EXERCISE DETAILS:
Write out every line below that includes the word "this".

MATERIAL PROVIDED:
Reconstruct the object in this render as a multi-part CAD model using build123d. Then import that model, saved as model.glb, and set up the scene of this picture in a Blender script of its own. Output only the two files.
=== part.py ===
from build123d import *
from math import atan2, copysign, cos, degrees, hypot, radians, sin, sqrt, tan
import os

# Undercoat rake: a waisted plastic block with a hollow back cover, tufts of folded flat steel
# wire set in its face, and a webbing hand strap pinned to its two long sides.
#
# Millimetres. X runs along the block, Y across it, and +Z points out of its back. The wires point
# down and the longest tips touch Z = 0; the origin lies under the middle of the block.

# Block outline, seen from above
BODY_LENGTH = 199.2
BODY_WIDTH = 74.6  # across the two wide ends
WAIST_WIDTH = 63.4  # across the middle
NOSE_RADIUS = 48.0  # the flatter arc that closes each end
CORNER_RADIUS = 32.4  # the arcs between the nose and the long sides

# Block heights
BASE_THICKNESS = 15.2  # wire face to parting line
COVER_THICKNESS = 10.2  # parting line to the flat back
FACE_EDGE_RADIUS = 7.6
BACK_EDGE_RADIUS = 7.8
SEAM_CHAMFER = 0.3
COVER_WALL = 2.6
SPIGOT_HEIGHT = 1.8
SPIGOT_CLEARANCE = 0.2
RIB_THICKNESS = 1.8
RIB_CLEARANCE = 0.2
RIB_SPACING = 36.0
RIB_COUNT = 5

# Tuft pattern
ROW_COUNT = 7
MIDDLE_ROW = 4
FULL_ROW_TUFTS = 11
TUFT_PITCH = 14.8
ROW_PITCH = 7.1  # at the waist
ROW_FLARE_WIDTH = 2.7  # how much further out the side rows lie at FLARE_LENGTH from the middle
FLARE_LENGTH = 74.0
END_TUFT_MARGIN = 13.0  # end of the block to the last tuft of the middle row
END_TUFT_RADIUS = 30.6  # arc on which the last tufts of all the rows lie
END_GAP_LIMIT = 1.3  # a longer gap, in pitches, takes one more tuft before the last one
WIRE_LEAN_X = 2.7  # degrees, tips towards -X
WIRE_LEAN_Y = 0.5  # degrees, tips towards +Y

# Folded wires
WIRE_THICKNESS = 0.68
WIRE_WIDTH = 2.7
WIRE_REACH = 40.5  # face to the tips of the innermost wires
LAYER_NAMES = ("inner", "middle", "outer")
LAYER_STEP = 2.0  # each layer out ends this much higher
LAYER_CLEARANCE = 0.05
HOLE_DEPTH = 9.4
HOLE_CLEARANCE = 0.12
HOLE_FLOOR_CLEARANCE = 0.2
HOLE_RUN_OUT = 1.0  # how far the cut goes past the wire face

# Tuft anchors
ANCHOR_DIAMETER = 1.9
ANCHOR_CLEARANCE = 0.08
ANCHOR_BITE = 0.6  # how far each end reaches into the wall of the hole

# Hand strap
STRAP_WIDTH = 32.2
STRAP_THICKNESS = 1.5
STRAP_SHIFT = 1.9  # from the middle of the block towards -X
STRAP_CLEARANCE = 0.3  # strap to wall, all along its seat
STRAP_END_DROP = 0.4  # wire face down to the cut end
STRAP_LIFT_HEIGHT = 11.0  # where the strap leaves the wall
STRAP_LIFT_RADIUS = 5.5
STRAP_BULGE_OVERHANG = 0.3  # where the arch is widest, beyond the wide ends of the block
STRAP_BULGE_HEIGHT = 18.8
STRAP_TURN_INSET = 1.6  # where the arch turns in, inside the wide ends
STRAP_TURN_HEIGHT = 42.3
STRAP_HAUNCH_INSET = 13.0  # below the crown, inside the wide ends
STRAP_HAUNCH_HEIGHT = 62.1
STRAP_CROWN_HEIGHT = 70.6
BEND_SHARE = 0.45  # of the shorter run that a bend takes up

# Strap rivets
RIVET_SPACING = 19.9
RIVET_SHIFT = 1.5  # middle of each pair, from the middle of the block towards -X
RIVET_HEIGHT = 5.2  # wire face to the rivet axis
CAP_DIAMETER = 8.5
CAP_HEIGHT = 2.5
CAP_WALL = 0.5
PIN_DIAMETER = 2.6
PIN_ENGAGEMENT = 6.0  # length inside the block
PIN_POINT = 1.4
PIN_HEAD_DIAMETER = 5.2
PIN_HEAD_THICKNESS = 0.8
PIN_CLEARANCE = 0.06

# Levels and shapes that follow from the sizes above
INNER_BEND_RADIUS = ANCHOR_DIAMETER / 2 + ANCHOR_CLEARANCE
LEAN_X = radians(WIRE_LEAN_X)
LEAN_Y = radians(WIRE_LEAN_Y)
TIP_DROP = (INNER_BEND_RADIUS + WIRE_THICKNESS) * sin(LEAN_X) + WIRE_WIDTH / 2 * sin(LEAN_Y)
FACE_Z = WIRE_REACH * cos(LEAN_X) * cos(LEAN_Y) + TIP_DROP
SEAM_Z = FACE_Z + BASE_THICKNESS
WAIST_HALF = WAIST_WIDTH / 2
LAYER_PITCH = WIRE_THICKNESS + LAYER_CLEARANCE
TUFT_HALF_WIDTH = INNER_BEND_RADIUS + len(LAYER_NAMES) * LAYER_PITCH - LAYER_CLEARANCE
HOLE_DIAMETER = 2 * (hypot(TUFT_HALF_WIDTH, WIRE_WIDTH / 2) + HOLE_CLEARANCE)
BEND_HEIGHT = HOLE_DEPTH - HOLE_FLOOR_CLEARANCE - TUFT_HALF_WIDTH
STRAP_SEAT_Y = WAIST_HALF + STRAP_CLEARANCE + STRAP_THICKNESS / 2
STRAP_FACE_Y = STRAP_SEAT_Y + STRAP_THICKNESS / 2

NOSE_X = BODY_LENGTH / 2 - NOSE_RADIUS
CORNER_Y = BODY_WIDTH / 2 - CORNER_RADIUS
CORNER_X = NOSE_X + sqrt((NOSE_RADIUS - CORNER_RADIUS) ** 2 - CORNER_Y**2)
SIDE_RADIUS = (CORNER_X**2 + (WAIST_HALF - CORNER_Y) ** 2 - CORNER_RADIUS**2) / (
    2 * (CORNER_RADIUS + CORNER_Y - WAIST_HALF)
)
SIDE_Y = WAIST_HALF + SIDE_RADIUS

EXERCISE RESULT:
Reconstruct the object in this render as a multi-part CAD model using build123d. Then import that model, saved as model.glb, and set up the scene of this picture in a Blender script of its own. Output only the two files.
LAYER_STEP = 2.0  # each layer out ends this much higher